Look in the material below for the line with "Keep writing the" and the line with "the photograph's angle.", then set down exactly those two lines and all lines between, nothing more.

┌──

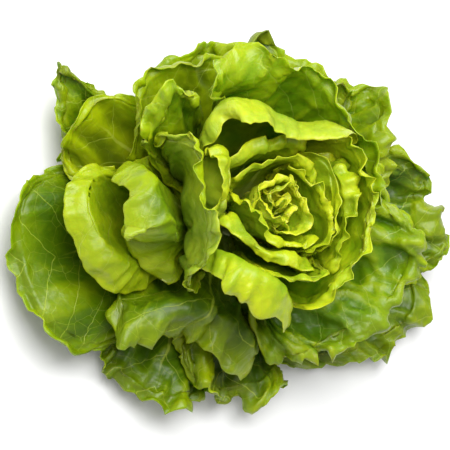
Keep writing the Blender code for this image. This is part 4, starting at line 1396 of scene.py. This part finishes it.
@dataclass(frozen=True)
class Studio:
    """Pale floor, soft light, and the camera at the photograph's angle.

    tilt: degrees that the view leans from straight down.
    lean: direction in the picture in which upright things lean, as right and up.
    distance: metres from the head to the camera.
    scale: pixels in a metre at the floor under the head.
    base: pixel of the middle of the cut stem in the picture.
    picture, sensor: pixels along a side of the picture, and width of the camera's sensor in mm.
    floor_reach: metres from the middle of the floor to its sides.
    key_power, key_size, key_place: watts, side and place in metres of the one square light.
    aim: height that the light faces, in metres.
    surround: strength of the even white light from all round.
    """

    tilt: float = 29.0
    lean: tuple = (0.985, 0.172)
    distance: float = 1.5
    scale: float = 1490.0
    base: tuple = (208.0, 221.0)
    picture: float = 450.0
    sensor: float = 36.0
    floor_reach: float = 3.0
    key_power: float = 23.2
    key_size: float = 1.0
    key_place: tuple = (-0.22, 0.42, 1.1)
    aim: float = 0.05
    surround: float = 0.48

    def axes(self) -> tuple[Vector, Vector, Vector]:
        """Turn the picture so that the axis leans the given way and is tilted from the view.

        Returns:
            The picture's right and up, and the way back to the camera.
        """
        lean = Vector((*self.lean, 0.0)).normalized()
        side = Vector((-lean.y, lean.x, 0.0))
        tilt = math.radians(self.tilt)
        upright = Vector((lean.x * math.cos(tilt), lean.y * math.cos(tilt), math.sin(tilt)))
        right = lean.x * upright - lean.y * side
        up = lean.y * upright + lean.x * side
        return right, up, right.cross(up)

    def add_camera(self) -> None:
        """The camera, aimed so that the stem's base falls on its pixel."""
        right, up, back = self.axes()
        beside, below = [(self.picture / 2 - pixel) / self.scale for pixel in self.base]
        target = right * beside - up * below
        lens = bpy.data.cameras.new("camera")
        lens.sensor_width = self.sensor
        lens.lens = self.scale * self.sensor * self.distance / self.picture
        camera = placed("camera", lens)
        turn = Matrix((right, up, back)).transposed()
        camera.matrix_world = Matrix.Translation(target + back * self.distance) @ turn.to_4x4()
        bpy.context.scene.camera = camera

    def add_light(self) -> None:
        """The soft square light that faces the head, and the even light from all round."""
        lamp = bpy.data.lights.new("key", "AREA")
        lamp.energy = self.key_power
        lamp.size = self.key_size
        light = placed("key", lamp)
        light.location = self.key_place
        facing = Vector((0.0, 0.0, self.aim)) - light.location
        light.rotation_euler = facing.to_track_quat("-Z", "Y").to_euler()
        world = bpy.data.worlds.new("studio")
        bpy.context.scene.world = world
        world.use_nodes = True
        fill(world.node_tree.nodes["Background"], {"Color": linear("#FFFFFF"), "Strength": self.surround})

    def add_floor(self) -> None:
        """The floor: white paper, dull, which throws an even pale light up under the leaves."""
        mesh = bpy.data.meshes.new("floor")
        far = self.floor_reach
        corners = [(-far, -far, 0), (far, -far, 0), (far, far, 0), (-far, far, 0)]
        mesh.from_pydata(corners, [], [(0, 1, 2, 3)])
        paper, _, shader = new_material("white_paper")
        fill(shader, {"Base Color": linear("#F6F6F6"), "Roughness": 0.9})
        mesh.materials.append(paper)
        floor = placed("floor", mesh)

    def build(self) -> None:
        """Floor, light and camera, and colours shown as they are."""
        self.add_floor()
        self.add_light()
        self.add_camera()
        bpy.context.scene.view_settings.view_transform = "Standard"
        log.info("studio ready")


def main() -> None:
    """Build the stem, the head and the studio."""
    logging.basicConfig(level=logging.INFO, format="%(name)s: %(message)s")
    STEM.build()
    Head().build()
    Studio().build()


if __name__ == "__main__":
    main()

└──
┌──

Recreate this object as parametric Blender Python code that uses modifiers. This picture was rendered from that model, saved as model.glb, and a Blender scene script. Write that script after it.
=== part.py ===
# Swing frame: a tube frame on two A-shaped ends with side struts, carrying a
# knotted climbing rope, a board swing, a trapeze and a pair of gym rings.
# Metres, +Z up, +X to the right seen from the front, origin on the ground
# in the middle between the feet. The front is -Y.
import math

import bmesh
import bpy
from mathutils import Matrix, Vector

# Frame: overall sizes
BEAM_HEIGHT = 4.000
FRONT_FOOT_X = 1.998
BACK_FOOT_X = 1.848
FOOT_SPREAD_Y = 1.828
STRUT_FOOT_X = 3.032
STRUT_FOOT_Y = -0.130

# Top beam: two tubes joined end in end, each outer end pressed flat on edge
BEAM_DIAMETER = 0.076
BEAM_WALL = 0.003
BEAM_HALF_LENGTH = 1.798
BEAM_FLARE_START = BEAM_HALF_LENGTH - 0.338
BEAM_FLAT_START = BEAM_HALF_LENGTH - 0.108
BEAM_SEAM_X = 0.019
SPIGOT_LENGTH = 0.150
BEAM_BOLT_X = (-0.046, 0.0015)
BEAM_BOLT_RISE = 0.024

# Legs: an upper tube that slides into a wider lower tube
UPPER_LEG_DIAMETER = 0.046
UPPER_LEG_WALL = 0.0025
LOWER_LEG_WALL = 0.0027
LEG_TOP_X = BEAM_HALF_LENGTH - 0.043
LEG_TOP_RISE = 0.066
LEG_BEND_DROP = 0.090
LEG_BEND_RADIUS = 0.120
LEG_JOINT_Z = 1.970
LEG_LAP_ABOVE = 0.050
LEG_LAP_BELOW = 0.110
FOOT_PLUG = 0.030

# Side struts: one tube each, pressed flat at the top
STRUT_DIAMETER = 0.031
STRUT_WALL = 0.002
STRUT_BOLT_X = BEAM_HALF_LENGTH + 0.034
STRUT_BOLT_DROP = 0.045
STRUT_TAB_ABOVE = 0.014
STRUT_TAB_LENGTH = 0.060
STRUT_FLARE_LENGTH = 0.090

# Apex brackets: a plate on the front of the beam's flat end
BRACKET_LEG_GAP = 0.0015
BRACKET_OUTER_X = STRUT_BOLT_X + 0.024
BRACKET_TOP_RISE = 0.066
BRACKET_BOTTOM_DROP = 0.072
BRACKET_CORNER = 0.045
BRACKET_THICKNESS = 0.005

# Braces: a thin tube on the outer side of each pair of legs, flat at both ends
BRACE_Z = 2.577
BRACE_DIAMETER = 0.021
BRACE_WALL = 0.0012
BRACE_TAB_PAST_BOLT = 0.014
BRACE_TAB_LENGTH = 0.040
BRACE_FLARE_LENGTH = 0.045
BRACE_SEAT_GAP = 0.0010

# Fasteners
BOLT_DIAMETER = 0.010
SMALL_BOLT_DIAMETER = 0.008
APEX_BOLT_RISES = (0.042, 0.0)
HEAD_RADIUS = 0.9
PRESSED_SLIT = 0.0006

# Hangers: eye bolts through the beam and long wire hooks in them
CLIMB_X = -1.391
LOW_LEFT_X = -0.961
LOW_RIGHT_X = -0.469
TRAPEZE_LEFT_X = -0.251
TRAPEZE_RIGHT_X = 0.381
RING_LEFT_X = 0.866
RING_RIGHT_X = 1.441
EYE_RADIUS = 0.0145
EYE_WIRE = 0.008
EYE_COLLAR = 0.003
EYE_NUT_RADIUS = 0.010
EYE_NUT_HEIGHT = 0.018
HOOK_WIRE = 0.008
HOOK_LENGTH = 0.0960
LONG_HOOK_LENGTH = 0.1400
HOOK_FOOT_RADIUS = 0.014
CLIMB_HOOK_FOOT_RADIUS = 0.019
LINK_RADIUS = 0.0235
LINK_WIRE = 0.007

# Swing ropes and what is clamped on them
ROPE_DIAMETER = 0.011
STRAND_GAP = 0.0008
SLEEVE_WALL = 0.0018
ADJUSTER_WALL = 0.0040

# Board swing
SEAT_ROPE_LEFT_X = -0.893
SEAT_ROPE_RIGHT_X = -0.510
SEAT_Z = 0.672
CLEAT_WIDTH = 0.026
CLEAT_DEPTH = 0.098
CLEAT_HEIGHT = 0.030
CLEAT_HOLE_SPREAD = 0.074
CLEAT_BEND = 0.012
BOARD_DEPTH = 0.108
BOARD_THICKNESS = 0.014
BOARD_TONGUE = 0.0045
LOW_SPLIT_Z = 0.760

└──

ANSWER TO THIS PROBLEM:
Keep writing the Blender code for this image. This is part 4, starting at line 1396 of scene.py. This part finishes it.
@dataclass(frozen=True)
class Studio:
    """Pale floor, soft light, and the camera at the photograph's angle.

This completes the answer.